By automatically adjusting heating, cooling and ventilation, a BMS keeps conditions stable and consistent. This improves occupant comfort and can lead to better productivity. The system can react to changes, such as a room filling with people, and increase ventilation accordingly. It also enhances safety by coordinating fire and security system responses—shutting down air systems, unlocking doors, and turning on lights during an emergency.

A BMS monitors equipment performance constantly, allowing it to flag early signs of failure such as irregular motor loads or short cycling. Maintenance teams can respond before a fault causes downtime. The system also helps technicians locate issues quickly and provides logs for root cause analysis. This reduces both disruption and the cost of emergency repairs.
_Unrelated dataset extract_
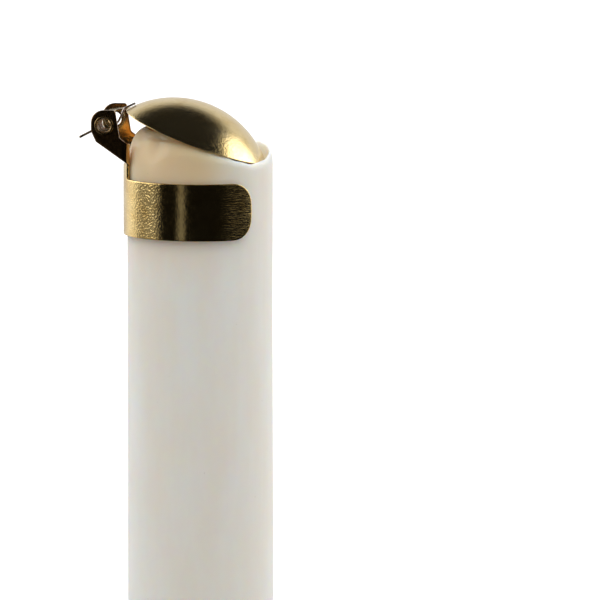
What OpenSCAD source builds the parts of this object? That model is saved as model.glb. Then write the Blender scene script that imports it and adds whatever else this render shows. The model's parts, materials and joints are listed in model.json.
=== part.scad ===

Because a BMS prevents equipment from operating harder than necessary, it reduces wear and tear. Systems run more efficiently and last longer. For instance, pumps may run at reduced speeds during low demand, adding years to their lifespan. Addressing small issues early also means fewer breakdowns and less frequent equipment replacement.

BMS software collects and stores data that can be used to identify inefficiencies and guide decision-making. Trends might reveal underperforming equipment or areas that consistently need more heating. This supports energy audits, helps justify upgrades, and allows better planning for maintenance and improvements.

A BMS can be reconfigured as building needs change—adding controls for new areas or systems is often straightforward. Many platforms integrate with facility management or energy monitoring software, and can connect to smart grids or IoT devices. This flexibility means a BMS can evolve with the building and continue delivering value long term.

A BMS provides a unified platform for managing building systems efficiently. It reduces energy waste, lowers maintenance costs, improves comfort, and gives building managers and contractors the tools they need to run facilities proactively. Whether you're responsible for performance, safety, or uptime, a well-configured BMS turns complex operations into manageable, visible systems.